Bob Dales


Bob-Dales

It is with great regret that we announce the death of Bob Dales, our oldest subscriber and contributor, at the age of 101. He was a former insurance broker, who was involved for many years in much voluntary work, including sitting on youth unemployment committees as well as running the the Yorkshire Branch of the Salmon and Trout Association. Bob was known to many game fishermen through his work for the Association, from Regional Organiser to National Vice Chairman and Vice President. His writing appeared in The Field, Country Illustrated, Trout & Salmon, Waterlog, Countryman’s Weekly and many other publications. He wrote a book about fishing in Yorkshire called Fly Fishing in Herriot Country, published in 2005 and was a founder member of the Jervaulx Fly Fishers.

Bob was deemed unfit to serve in the Forces at the outset of the Second World War, became the Air Raid Precautions controller for the Northallerton area in the 1940s and directed the emergency services when the town was bombed. He was denied his call up to active service after losing the sight in one eye during a fencing injury at the age of sixteen, but in the latter part of the war was accepted by the RAF for ground duties and was twice mentioned in despatches before being invalided out of the service.

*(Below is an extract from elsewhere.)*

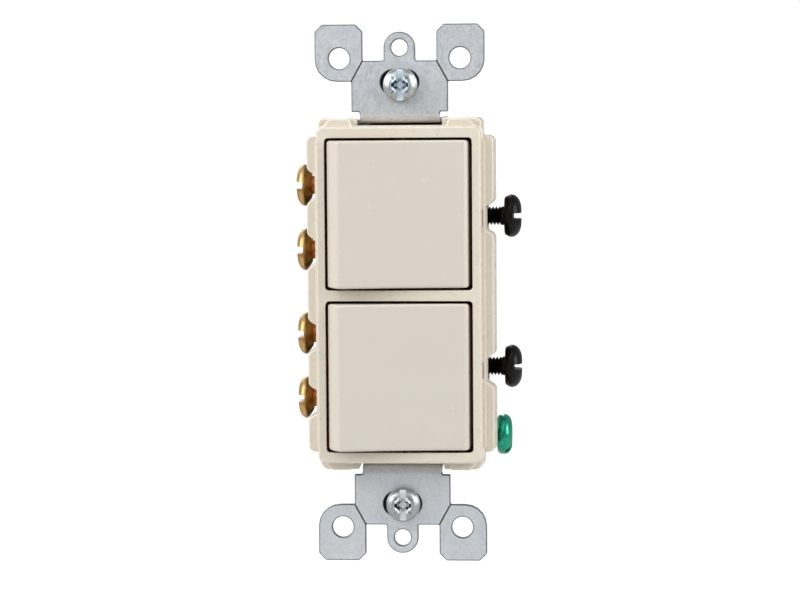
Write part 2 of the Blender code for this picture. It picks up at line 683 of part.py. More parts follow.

He continued to write in his later years for an astonishing twelve hours a day, including many articles and books on fishing and was also planning a children’s book. Politically motivated and often quite vociferous, he was a strong advocate of the abolition of the House of Lords and said that House of Commons remained ‘infested by professional politicians with little or no experience of the wider world’. The Lords, he said, should be replaced with a second chamber containing elected leaders from a wide range of organisations, people with proven ability and experience better able to make political decisions. He also spoke out for the older generation, asking that it be brought back into the decision-making process, saying that older people made better decisions as they gain wisdom with age.

Bob had three children, Lynda, Richard and Jaqueline, six grandchildren and six great-grandchildren. His wife, Enid, died at the age of ninety-nine in 2013 and they had celebrated seventy-five years of marriage in the same year. They lived in Brompton in North Yorkshire.